Can you please do the fix for https://dev.app.spiff.status.im/i/2116 so I can check it there. But please don't complete the instance :-) Just run your fix and let me know.

madhurrya commented 1 month ago

When you fix the above please let me know.

jasquat commented 1 month ago

@madhurrya I ran the update for message instance 1026 on https://dev.app.spiff.status.im/process-instances/manage-finance:accounts-payable:process-expense-reports:upload-expense-evidence-travel/2132?tab=3. That should push pi 2116 along.

jasquat commented 1 month ago

@sashayar13 I believe at any time now (or whenever @madhurrya okays it) someone who has access (I do not but @jakubgs should) can run this update on the prod db and it should fix the issue:

UPDATE message_instance SET status = "ready", failure_cause = NULL
  WHERE status = "failed"
  AND failure_cause LIKE "%already been locked by%"
  AND message_type = "send" ;

This can also be run to see what message instances will be updated:

SELECT * from message_instance
  WHERE status = "failed"
  AND failure_cause LIKE "%already been locked by%"
  AND message_type = "send" ;
madhurrya commented 1 month ago

@jasquat It worked this time :-)

sashayar13 commented 1 month ago

@jasquat, so we do not need to deploy any code changes to prod, and we can just run the query?

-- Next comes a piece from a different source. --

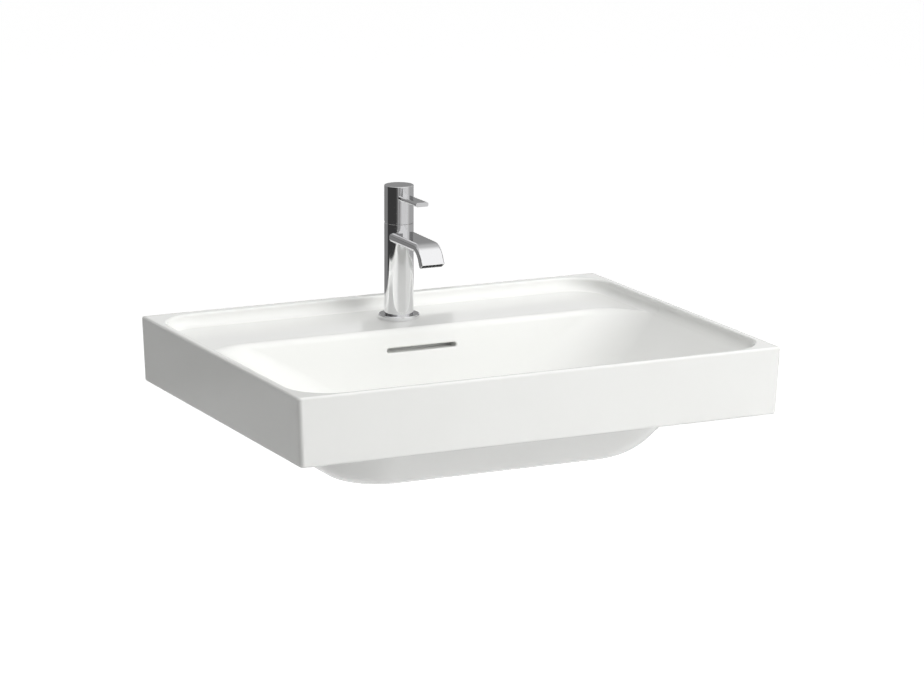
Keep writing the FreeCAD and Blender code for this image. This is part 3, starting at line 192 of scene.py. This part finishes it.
upright_card("dark_card_back", start=(LEFT, BACK), end=(BACK_END, BACK),
             low=SEAM, high=TOP, axis="X", first=(LEFT, 0.05), second=(BACK_END, 0.20))
upright_card("pale_card_right", start=(RIGHT, RIGHT_START), end=(RIGHT, BACK),
             low=FLOOR_LEVEL, high=SEAM, axis="Y", first=(RIGHT_START, 0.66), second=(-0.8, 0.37))
upright_card("grey_card_right", start=(RIGHT, RIGHT_START), end=(RIGHT, BACK),
             low=SEAM, high=TOP, axis="Y", first=(-2.0, 0.62), second=(-0.6, 0.17))

NEAR_LEFT, NEAR_RIGHT, NEAR_FRONT, BEHIND_TAP = -1.2, 0.1, -1.0, 0.3
NEAR_LOW, NEAR_HIGH = 0.33, 0.62
upright_card("grey_card_front", start=(NEAR_LEFT, NEAR_FRONT), end=(NEAR_RIGHT, NEAR_FRONT),
             low=NEAR_LOW, high=NEAR_HIGH, axis="X", first=(NEAR_LEFT, 0.20), second=(NEAR_RIGHT, 0.22))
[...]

burnettk commented 1 month ago

@sashayar13 that's right. we have already released the fix that should prevent future occurrences of this issue.

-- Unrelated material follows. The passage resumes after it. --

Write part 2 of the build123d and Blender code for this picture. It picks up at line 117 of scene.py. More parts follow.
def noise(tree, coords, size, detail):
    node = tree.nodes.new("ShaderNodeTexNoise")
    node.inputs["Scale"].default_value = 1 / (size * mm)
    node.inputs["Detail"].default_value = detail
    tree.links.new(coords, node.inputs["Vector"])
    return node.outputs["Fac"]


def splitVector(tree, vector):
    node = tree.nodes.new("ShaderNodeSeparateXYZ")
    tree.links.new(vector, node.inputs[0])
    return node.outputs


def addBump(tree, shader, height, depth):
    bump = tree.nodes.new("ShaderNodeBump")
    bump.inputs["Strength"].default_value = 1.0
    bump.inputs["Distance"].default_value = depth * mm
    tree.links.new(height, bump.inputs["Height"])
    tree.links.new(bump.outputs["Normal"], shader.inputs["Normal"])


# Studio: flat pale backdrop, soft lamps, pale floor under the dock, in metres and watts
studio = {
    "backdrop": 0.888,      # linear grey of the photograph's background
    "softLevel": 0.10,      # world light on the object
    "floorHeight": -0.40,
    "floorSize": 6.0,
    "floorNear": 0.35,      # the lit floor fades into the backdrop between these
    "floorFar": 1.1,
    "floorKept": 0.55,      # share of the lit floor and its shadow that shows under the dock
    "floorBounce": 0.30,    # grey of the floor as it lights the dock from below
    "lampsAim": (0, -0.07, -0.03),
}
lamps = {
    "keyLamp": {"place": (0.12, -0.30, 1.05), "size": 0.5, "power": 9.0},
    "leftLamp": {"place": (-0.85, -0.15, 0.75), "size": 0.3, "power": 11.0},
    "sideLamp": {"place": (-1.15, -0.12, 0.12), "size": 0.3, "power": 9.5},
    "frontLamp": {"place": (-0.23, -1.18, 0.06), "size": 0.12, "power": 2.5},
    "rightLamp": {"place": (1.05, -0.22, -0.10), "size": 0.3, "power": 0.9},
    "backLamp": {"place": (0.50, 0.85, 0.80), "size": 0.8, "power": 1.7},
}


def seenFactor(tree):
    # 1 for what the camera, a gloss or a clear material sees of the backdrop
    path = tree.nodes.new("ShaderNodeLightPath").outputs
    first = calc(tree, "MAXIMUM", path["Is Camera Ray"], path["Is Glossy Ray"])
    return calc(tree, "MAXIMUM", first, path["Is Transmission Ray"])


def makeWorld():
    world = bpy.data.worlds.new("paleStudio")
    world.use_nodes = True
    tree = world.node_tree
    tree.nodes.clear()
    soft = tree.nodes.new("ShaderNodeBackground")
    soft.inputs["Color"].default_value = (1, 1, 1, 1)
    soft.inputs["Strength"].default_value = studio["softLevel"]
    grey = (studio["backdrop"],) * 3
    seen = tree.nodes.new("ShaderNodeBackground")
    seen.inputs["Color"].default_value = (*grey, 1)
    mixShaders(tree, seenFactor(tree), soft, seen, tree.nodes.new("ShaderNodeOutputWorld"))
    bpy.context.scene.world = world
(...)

jakubgs commented 1 month ago

Done on prod.

mysql> UPDATE message_instance SET status = "ready", failure_cause = NULL   WHERE status = "failed"   AND failure_cause LIKE "%already been locked by%"   AND message_type = "send" ;
Query OK, 2 rows affected (0.00 sec)
Rows matched: 2  Changed: 2  Warnings: 0
madhurrya commented 1 month ago

Didn't notice the original issue during the latest testing in test.app. That issue seems to be fixed now.